Es madrugada de Miércoles Santo.
Es de noche.
Por las calles de Ciudad Real suena el sonido del Silencio.
La procesión nos va envolviendo en su misterio. El juego de sombras se hace más intenso conforme se van apagando las luces en las calles. A lo lejos se oye el redoble de un tambor. Pero no es el mismo sonido al que nos hemos acostumbrado estos días. Suena distinto. Suena solo y apagado. Apuntillado. Cansado, retumba más que redobla. Y ese sonido que anuncia el Silencio, y esa sombra, hace que tu ser se recoja en sí mismo. Y pasa la procesión.
Oyes las lágrimas de los hachones acompasadas y oyes las lágrimas de las madres que no tienen para dar de comer a sus hijos. Oyes las lágrimas de los enfermos. Oyes las lágrimas de los que sufren y de los pobres y de los presos, en cada cabeceo de los hachones. Oyes las lágrimas de tu propia pena. Entre sombras.
Y ves la calle del Lirio decadente, en ruina de Semana Santa, recordando un pasado de saetas y gente, que ya sólo alberga tristeza y miseria.

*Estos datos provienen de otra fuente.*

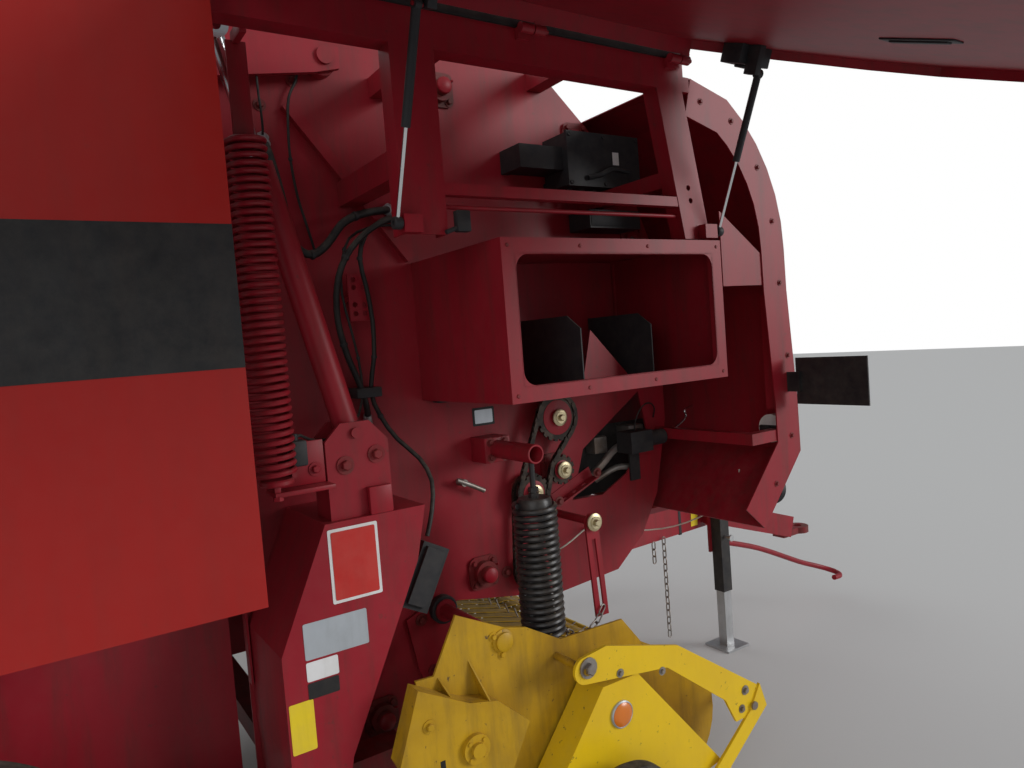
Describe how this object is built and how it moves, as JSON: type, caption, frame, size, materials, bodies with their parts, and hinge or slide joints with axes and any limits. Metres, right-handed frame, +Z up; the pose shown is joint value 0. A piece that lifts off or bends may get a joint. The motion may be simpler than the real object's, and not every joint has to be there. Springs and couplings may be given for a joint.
{
  "type": "round baler",
  "caption": "Trailed round baler with a rear tailgate, belts, a lifting pickup with a tine reel, hinged side doors, twine box, drawbar, drive shaft and jack.",
  "frame": {"origin": "centre of the hole in the drawbar's eye, parked on the jack", "axes": "+X forward along the drawbar, +Y to the left, +Z up; the ground is 0.36 m below the origin"},
  "size_m": [4.7835, 3.8381, 2.54],
  "materials": {
    "right_side_sheet": "gloss",
    "left_side_sheet": "gloss",
    "leg_covers": "gloss",
    "door_frame": "gloss",
    "front_hood": "gloss",
    "drawbar": "gloss",
    "twine_box": "gloss",
    "tension_springs": "gloss",
    "cylinder_brackets": "gloss",
    "tailgate_sheets": "gloss",
    "tailgate_frame": "gloss",
    "rear_shields": "gloss",
    "cylinder_barrels": "gloss",
    "right_door": "gloss",
    "left_door": "gloss",
    "axle_frame": "satin",
    "hood_corners": "satin",
    "drawbar_eye": "satin",
    "roller_bearings": "satin",
    "gearbox": "satin",
    "hose_support": "satin",
    "jack_sleeve": "satin",
    "control_boxes": "satin",
    "pickup_springs": "satin",
    "marker_plates": "satin",
    "shield_stripes": "satin",
    "right_strut_barrels": "satin",
    "left_strut_barrels": "satin",
    "spring_straps": "satin",
    "pto_shaft": "matte",
    "twine_dividers": "matte",
    "jack_leg": "satin",
    "chain_drive": "satin",
    "front_rollers": "satin",
    "tailgate_rollers": "satin",
    "pickup_reel": "satin",
    "cylinder_rods": "polished",
    "right_strut_rods": "polished",
    "left_strut_rods": "polished",
    "front_belts": "matte",
    "tailgate_belts": "matte",
    "right_gauge_wheel": "matte",
    "left_gauge_wheel": "matte",
    "front_lamps": "gloss",
    "rear_lamps": "gloss",
    "right_tyre": "matte",
    "left_tyre": "matte",
    "right_rim": "gloss",
    "left_rim": "gloss",
    "pickup_frame": "gloss",
    "pickup_shields": "gloss",
    "pickup_bands": "gloss",
    "windguard": "gloss"
  },
  "bodies": {
    "chassis": {"right_side_sheet": "right_side_sheet", "left_side_sheet": "left_side_sheet", "axle_frame": "axle_frame", "leg_covers": "leg_covers", "door_frame": "door_frame", "front_hood": "front_hood", "hood_corners": "hood_corners", "drawbar": "drawbar", "drawbar_eye": "drawbar_eye", "jack_sleeve": "jack_sleeve", "twine_box": "twine_box", "twine_dividers": "twine_dividers", "control_boxes": "control_boxes", "chain_drive": "chain_drive", "roller_bearings": "roller_bearings", "front_rollers": "front_rollers", "front_belts": "front_belts", "pickup_springs": "pickup_springs", "tension_springs": "tension_springs", "cylinder_brackets": "cylinder_brackets", "gearbox": "gearbox", "pto_shaft": "pto_shaft", "marker_plates": "marker_plates", "front_lamps": "front_lamps", "hose_support": "hose_support"},
    "tailgate": {"tailgate_sheets": "tailgate_sheets", "tailgate_frame": "tailgate_frame", "rear_shields": "rear_shields", "shield_stripes": "shield_stripes", "tailgate_rollers": "tailgate_rollers", "tailgate_belts": "tailgate_belts", "rear_lamps": "rear_lamps"},
    "cylinder_barrels": {"cylinder_barrels": "cylinder_barrels"},
    "cylinder_rods": {"cylinder_rods": "cylinder_rods"},
    "right_door": {"right_door": "right_door"},
    "right_strut_barrels": {"right_strut_barrels": "right_strut_barrels"},
    "right_strut_rods": {"right_strut_rods": "right_strut_rods"},
    "left_door": {"left_door": "left_door"},
    "left_strut_barrels": {"left_strut_barrels": "left_strut_barrels"},
    "left_strut_rods": {"left_strut_rods": "left_strut_rods"},
    "right_wheel": {"right_tyre": "right_tyre", "right_rim": "right_rim"},
    "left_wheel": {"left_tyre": "left_tyre", "left_rim": "left_rim"},
    "pickup": {"pickup_frame": "pickup_frame", "pickup_shields": "pickup_shields", "pickup_bands": "pickup_bands", "spring_straps": "spring_straps"},
    "reel": {"pickup_reel": "pickup_reel"},
    "right_gauge": {"right_gauge_wheel": "right_gauge_wheel"},
    "left_gauge": {"left_gauge_wheel": "left_gauge_wheel"},
    "windguard": {"windguard": "windguard"},
    "jack": {"jack_leg": "jack_leg"}
  },
  "joints": [
    {"name": "tailgate_hinge", "type": "hinge", "parent": "chassis", "child": "tailgate", "pos_m": [-2.98, 0, 2.11], "axis": [0, 1, 0], "range_deg": [0, 65]},
    {"name": "cylinder_pivot", "type": "hinge", "parent": "chassis", "child": "cylinder_barrels", "pos_m": [-3.08, 0, 1.036], "axis": [0, 1, 0], "range_deg": [0, 12]},
    {"name": "rod_slide", "type": "slide", "parent": "cylinder_barrels", "child": "cylinder_rods", "axis": [-0.2372, 0, 0.9715], "range_m": [0, 0.33]},
    {"name": "right_door_hinge", "type": "hinge", "parent": "chassis", "child": "right_door", "pos_m": [-2.5, -1.135, 2.08], "axis": [1, 0, 0], "range_deg": [0, 68.5]},
    {"name": "right_strut_pivot", "type": "hinge", "parent": "right_door", "child": "right_strut_barrels", "pos_m": [-3.005, -1.31745, 1.99201], "axis": [1, 0, 0], "range_deg": [-94, 0]},
    {"name": "right_strut_slide", "type": "slide", "parent": "right_strut_barrels", "child": "right_strut_rods", "axis": [0, 0.3905, -0.9206], "range_m": [-0.155, 0]},
    {"name": "left_door_hinge", "type": "hinge", "parent": "chassis", "child": "left_door", "pos_m": [-2.5, 1.135, 2.08], "axis": [1, 0, 0], "range_deg": [0, 68.5]},
    {"name": "left_strut_pivot", "type": "hinge", "parent": "left_door", "child": "left_strut_barrels", "pos_m": [-3.005, 1.12, 1.878], "axis": [1, 0, 0], "range_deg": [-94, 0]},
    {"name": "left_strut_slide", "type": "slide", "parent": "left_strut_barrels", "child": "left_strut_rods", "axis": [0, 0.0305, -0.9995], "range_m": [0, 0.155]},
    {"name": "right_wheel_spin", "type": "hinge", "parent": "chassis", "child": "right_wheel", "pos_m": [-4.1, -1.025, 0.065], "axis": [0, 1, 0], "continuous": true},
    {"name": "left_wheel_spin", "type": "hinge", "parent": "chassis", "child": "left_wheel", "pos_m": [-4.1, 1.025, 0.065], "axis": [0, 1, 0], "continuous": true},
    {"name": "pickup_lift", "type": "hinge", "parent": "chassis", "child": "pickup", "pos_m": [-2.724, 0, 0.394], "axis": [0, 1, 0], "range_deg": [-12, 0]},
    {"name": "reel_spin", "type": "hinge", "parent": "pickup", "child": "reel", "pos_m": [-2.12, 0, -0.07], "axis": [0, 1, 0], "continuous": true},
    {"name": "right_gauge_spin", "type": "hinge", "parent": "pickup", "child": "right_gauge", "pos_m": [-2.48, -1.222, -0.155], "axis": [0, 1, 0], "continuous": true},
    {"name": "left_gauge_spin", "type": "hinge", "parent": "pickup", "child": "left_gauge", "pos_m": [-2.48, 1.222, -0.155], "axis": [0, 1, 0], "continuous": true},
    {"name": "windguard_hinge", "type": "hinge", "parent": "pickup", "child": "windguard", "pos_m": [-2.54, 0, 0.295], "axis": [0, 1, 0], "range_deg": [-8, 0]},
    {"name": "jack_slide", "type": "slide", "parent": "chassis", "child": "jack", "axis": [0, 0, 1], "range_m": [0, 0.27]}
  ],
  "couplings": [
    {"joint": "cylinder_pivot", "follows": "tailgate_hinge", "ratio": 0.1512},
    {"joint": "rod_slide", "follows": "tailgate_hinge", "m_per_rad": 0.2814},
    {"joint": "right_strut_pivot", "follows": "right_door_hinge", "ratio": -1.361},
    {"joint": "right_strut_slide", "follows": "right_door_hinge", "m_per_rad": -0.1272},
    {"joint": "left_strut_pivot", "follows": "left_door_hinge", "ratio": -1.361},
    {"joint": "left_strut_slide", "follows": "left_door_hinge", "m_per_rad": 0.1272}
  ]
}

Y por allí pasa un trono, sobrio y pesado. Llevado por hombros de portadores sin rostro, de hombres comprometidos que siguen el paso. Y cuando dejan el trono y se retuerce la madera, la oyes crujir. Oyes resoplar a los portadores y el trono vuelve a crujir cuando sube. No se puede aplaudir cuando tienes el corazón en un puño. Y ves a Cristo en la Buena Muerte de su Cruz y lo sientes sufrir en la respiración de esos hombres. Y lloras tu culpa a escondidas, en la sombra de la noche.
Porque la procesión del silencio, si la escuchas, te susurra al oído mil cosas profundas.